• Task instructions: Beneath this instruction is a block of data; output from it exactly the lines that run from the one containing "Write part 2" through the one containing "MM_PER_DEGREE = 2.27", inclusive.

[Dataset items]
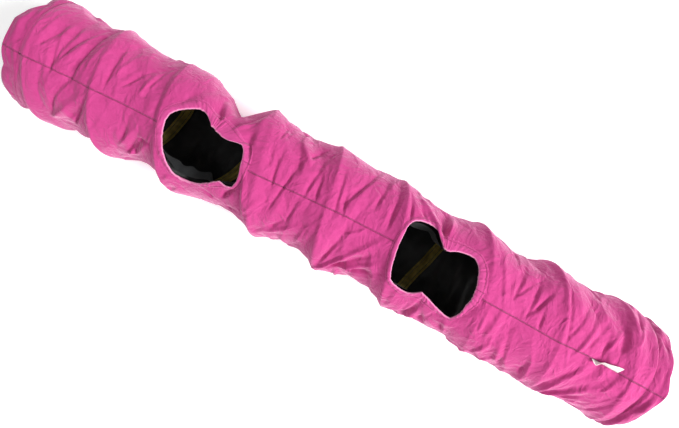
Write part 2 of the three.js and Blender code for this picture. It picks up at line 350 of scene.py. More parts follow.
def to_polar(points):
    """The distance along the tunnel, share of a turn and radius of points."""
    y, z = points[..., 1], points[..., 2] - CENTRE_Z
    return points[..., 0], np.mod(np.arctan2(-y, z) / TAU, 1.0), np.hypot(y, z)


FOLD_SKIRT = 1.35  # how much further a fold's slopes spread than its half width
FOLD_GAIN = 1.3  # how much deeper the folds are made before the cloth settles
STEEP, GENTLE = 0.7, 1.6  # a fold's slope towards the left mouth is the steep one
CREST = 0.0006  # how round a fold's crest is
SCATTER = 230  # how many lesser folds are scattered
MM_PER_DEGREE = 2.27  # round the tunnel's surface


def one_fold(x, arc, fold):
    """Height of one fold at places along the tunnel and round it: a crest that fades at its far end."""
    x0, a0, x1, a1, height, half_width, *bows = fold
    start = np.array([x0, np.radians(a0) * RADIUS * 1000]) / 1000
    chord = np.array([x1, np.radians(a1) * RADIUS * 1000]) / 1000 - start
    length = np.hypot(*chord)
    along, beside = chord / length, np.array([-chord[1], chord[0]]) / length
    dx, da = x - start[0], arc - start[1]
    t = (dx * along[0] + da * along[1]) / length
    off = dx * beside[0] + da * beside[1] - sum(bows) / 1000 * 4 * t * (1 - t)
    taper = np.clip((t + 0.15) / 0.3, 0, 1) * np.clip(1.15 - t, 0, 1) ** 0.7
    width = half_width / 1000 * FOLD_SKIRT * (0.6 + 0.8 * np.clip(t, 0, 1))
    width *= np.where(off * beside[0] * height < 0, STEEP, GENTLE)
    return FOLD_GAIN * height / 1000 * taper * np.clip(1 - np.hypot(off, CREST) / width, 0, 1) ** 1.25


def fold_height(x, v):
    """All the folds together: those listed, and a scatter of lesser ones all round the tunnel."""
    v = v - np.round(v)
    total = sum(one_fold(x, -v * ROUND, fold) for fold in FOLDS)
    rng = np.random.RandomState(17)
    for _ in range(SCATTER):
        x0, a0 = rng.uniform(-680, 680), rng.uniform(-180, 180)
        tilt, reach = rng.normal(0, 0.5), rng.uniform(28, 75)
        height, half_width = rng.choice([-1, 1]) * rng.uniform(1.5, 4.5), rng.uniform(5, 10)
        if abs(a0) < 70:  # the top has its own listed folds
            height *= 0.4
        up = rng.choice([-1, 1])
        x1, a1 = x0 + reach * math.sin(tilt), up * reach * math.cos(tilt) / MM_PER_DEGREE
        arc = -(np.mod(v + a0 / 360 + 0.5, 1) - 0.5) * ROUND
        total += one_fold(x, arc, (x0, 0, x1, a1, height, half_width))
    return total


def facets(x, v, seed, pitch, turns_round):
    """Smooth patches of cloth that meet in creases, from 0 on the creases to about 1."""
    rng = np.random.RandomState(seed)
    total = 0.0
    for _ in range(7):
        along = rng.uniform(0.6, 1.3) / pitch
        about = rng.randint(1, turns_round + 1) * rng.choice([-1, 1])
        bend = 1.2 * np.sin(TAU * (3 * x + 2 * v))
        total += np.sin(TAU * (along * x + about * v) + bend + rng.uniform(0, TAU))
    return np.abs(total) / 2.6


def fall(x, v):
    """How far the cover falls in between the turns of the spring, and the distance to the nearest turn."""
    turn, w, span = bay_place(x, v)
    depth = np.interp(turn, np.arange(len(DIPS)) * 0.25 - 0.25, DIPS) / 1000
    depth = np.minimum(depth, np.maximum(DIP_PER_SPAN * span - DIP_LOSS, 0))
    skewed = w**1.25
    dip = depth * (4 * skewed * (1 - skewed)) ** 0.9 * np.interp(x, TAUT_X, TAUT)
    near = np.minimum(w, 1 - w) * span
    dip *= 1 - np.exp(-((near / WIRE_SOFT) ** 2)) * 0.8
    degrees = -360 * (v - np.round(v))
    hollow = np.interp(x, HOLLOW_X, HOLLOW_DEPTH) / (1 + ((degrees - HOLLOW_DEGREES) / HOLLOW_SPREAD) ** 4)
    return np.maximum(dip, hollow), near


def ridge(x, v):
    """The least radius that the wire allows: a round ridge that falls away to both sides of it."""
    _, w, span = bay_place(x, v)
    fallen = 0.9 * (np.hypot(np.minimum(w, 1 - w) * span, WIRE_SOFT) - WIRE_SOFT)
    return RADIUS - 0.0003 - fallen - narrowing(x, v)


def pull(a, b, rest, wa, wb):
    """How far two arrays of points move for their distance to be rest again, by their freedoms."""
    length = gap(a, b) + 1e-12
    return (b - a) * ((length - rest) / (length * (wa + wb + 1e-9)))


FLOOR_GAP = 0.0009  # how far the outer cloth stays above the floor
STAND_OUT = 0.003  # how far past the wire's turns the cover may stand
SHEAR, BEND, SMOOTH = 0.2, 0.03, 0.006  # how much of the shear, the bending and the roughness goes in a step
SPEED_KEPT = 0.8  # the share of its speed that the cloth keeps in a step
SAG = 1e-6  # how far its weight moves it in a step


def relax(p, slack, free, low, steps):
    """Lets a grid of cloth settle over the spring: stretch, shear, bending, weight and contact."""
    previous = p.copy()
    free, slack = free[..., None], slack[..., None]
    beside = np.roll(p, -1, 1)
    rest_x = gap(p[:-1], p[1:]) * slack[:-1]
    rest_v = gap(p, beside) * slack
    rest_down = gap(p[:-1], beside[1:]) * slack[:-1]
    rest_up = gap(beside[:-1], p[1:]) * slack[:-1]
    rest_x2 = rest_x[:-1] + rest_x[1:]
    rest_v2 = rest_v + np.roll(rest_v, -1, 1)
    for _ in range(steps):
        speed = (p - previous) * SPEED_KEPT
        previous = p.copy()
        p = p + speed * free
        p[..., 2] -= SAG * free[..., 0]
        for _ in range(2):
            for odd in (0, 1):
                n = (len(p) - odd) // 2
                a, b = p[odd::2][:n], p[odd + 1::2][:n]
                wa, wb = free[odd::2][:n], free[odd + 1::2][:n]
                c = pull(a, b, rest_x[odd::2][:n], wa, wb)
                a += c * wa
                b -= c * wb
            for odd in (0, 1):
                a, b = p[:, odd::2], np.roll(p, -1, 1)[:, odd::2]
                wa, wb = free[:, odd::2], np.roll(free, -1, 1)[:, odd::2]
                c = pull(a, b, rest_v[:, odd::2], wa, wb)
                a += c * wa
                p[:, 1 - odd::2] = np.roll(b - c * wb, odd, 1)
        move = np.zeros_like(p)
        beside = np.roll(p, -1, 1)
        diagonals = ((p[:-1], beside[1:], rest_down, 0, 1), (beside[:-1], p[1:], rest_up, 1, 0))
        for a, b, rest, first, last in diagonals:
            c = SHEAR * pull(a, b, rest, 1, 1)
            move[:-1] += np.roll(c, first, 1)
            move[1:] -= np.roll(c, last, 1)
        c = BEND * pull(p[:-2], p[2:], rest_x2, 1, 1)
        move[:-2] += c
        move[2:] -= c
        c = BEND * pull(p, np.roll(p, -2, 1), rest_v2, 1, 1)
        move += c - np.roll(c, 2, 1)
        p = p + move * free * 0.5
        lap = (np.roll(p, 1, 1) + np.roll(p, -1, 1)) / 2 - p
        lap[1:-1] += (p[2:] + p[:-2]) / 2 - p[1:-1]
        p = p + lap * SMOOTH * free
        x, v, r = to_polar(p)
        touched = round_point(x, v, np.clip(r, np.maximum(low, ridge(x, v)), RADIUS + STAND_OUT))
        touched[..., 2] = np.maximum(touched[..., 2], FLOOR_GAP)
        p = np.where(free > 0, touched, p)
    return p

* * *

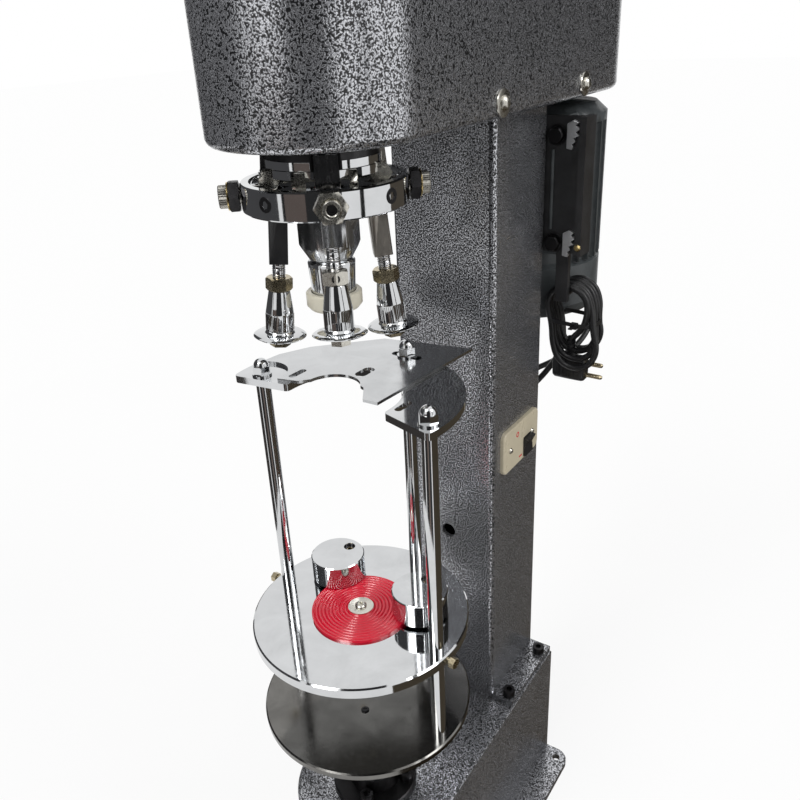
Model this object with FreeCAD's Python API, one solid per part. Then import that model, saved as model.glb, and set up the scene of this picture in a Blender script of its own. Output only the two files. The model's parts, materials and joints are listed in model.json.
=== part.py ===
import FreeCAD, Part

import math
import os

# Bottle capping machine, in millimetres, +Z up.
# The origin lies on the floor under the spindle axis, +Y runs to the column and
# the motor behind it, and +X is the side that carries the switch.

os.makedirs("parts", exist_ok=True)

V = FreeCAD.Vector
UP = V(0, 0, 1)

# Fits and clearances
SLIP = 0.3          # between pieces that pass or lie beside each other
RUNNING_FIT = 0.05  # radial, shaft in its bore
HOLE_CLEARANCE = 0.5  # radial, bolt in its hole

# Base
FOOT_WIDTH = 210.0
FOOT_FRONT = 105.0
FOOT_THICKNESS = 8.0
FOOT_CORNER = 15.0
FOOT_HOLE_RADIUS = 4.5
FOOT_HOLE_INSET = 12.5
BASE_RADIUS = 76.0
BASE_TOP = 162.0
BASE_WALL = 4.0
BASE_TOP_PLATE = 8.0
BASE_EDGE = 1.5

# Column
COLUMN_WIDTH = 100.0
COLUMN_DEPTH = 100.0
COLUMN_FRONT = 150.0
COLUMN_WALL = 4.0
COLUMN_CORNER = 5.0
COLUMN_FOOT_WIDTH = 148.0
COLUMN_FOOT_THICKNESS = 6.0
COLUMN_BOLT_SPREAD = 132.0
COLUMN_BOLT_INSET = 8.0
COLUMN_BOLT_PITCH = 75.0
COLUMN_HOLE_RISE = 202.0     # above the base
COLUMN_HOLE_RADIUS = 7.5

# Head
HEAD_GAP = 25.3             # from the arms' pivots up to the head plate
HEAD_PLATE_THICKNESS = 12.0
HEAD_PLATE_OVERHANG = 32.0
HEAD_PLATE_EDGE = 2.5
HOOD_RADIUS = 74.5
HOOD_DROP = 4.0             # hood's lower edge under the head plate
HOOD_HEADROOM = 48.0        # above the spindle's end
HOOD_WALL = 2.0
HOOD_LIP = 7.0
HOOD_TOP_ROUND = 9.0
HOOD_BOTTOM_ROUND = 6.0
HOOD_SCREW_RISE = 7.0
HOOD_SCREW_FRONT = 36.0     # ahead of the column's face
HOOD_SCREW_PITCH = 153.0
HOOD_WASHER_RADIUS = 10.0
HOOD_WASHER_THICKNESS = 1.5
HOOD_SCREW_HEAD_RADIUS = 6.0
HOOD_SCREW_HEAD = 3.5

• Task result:
Write part 2 of the three.js and Blender code for this picture. It picks up at line 350 of scene.py. More parts follow.
def to_polar(points):
    """The distance along the tunnel, share of a turn and radius of points."""
    y, z = points[..., 1], points[..., 2] - CENTRE_Z
    return points[..., 0], np.mod(np.arctan2(-y, z) / TAU, 1.0), np.hypot(y, z)


FOLD_SKIRT = 1.35  # how much further a fold's slopes spread than its half width
FOLD_GAIN = 1.3  # how much deeper the folds are made before the cloth settles
STEEP, GENTLE = 0.7, 1.6  # a fold's slope towards the left mouth is the steep one
CREST = 0.0006  # how round a fold's crest is
SCATTER = 230  # how many lesser folds are scattered
MM_PER_DEGREE = 2.27  # round the tunnel's surface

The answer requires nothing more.